Woolworths announces next phase in plastic bag free trial

RETAILER NEWS

Woolworths - Apr 24th, 11:40

After a six-month trial in four of its Western Cape stores, including the launch of their first plastic bag free store, Woolworths confirms that it will be rolling out its new low-cost, reusable bag to more stores across the country as well as announcing three more ‘plastic shopping bag free’ stores.  

During the trial, which was launched in November 2018, over 100 000 single-use bags were saved from going out into the environment as customers opted for affordable, reusable shopping bags. Steenberg Village Woolies stopped selling single use plastic bags completely.
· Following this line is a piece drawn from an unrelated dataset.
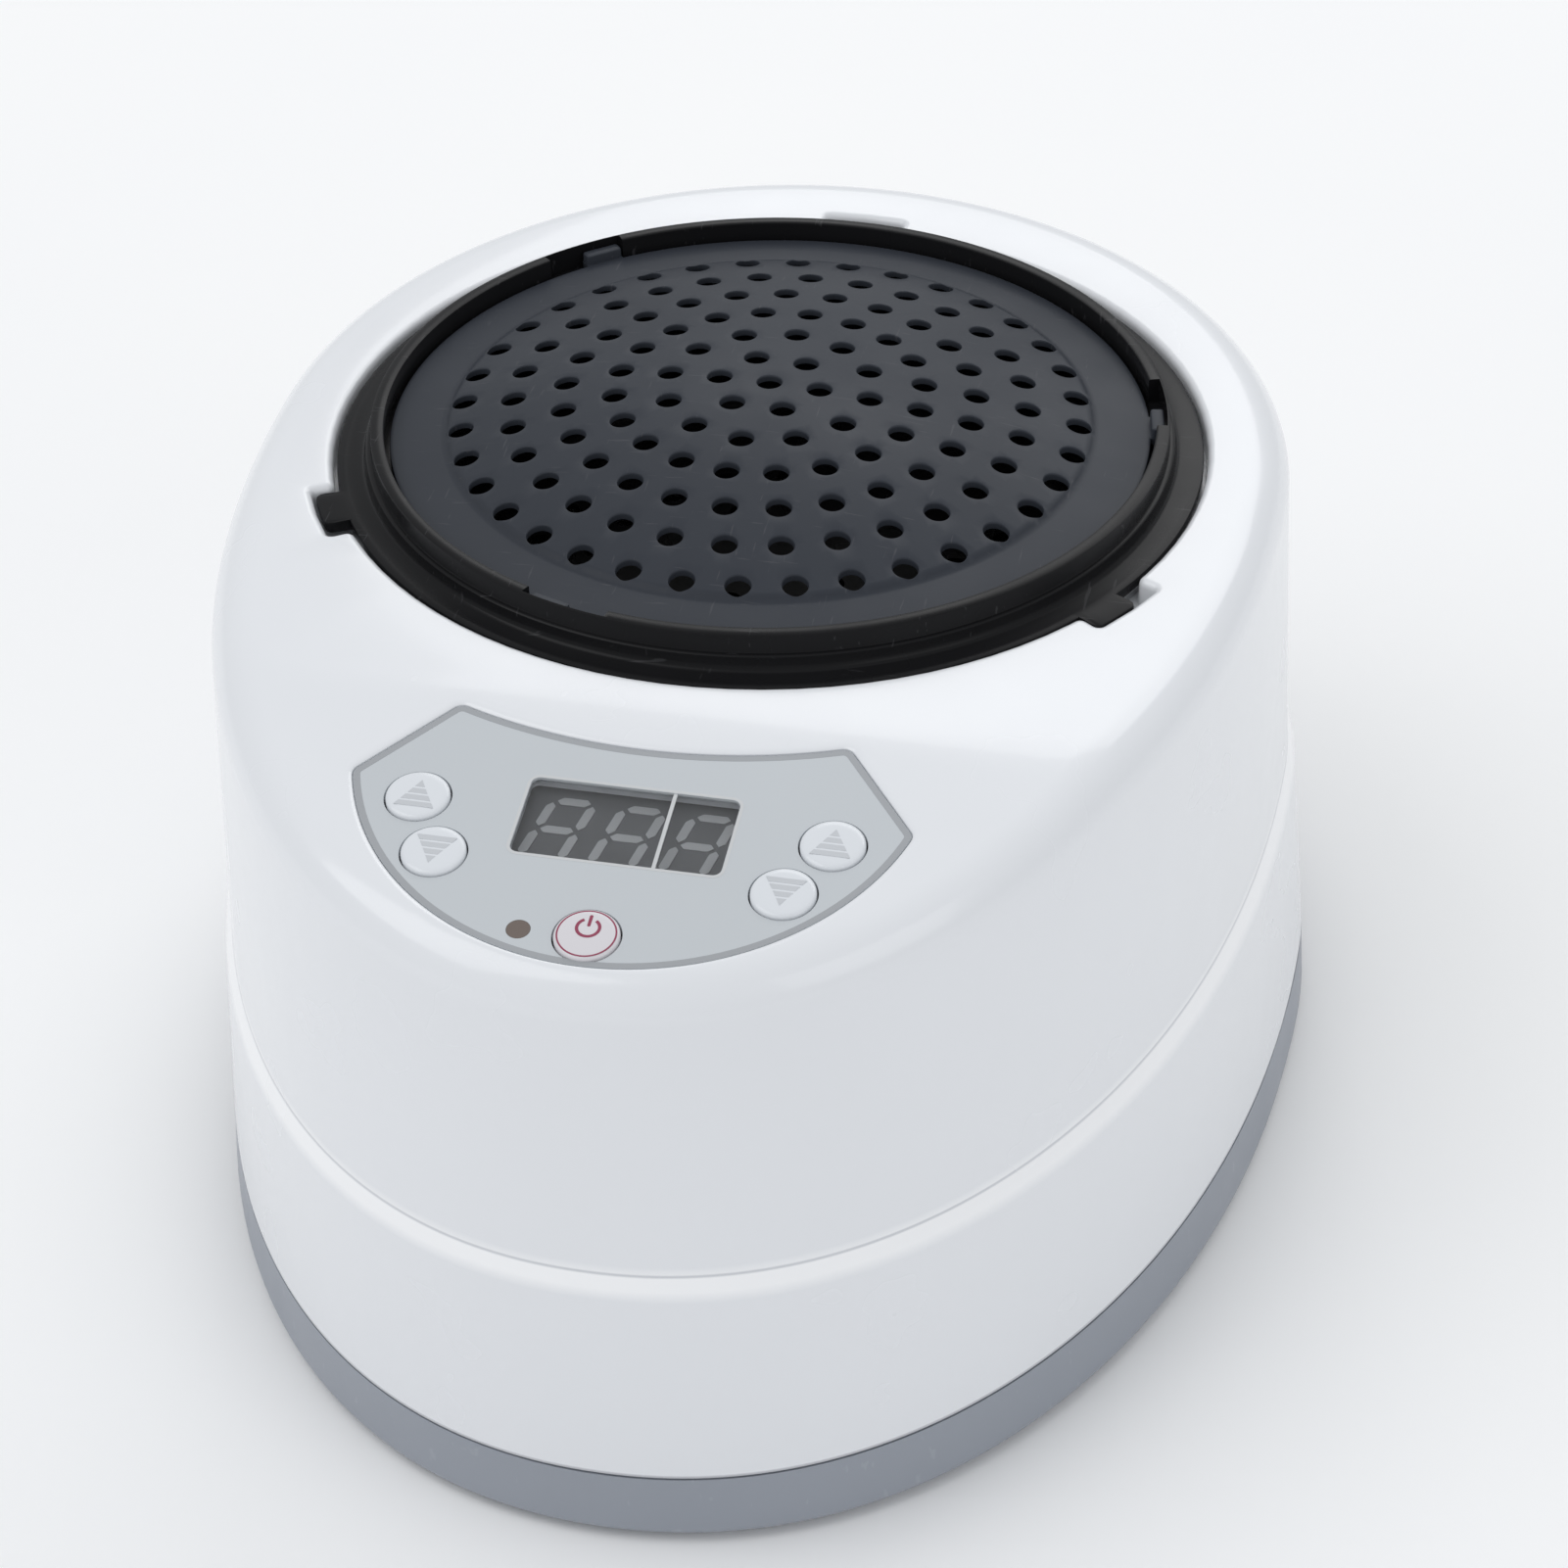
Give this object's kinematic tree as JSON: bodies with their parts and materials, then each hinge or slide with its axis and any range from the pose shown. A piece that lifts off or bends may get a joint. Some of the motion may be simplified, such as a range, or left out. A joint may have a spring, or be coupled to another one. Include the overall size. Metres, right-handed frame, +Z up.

The project, which aims to positively shift consumer behaviour to choosing reusable bags, is an important part of Woolworths commitments to achieve its ambitious ZERO packaging waste to landfill vision, which includes the commitment to ensuring that all packaging is recyclable or reusable by 2022, and to specifically phase out single-use plastic bags by 2020.

“We want to thank our customers for taking part in the trial and giving us valuable feedback and learnings,” says Feroz Koor, the Woolworths Holdings Group Head of Sustainability. “This journey to phase out single-use plastics is one that we have to take together, and it has been fantastic to see Woolies customers coming on board to help reduce plastic waste in the environment. At the stores where customers had the option to keep buying single-use plastic bags, we saw promising reductions in plastic bag sales, particularly at Woolies Pinelands where there was a 23% drop in the sales of single-use plastic bags. We look forward now to expanding the project for greater impact.”

From May, the more affordable reusable shopping bags will be rolled out to 15 additional top Woolies stores across the country. Maroun Square in Johannesburg, Moreleta Village in Pretoria and Delcairn Centre in Durban will also become entirely free of single-use plastic shopping bags.

Apart from the obvious benefit of helping customers change to reusable bags, the project has other important spin-offs. The reusable shopping bag’s fabric is made locally out of recycled plastic bottles and is recyclable. To date the production of the low cost reusable bag has resulted in over 129 000 plastic bottles being removed from South African waste streams to be recycled and made into the bag’s fabric. This figure will increase significantly with the roll out to 15 more stores.

The project also supports South African black-owned supplier, Isikhwama, which has been supplying Woolworths with reusable bags for over ten years. Isikhwama currently employs 130 people and 17 new jobs were created during the first phase of the trial. The ongoing roll-out of the low cost reusable bag will enable Isikhwama to grow their business and employ more people.

The expansion of the reusable bag pilot comes at a time when Woolworths Holdings has become the first and only African company to sign The Ellen MacArthur Foundation’s New Plastics Economy Global Commitment. The world-changing initiative, which intends to define a ‘new normal’ for plastics globally, involves all sectors of society across the world in addressing plastic waste and pollution at its source. In collaboration with the UN Environment, The New Plastics Economy Global Commitment was launched in October 2018. It has since been signed by more than 250 organisations representing 20% of all plastic packaging produced globally. For Africa, Woolworths has led the way by being the first retailer to sign the commitment and to participate in a circular economy for plastics; a concept that it endorsed by the World Wide Fund for Nature (WWF) and the World Economic Forum.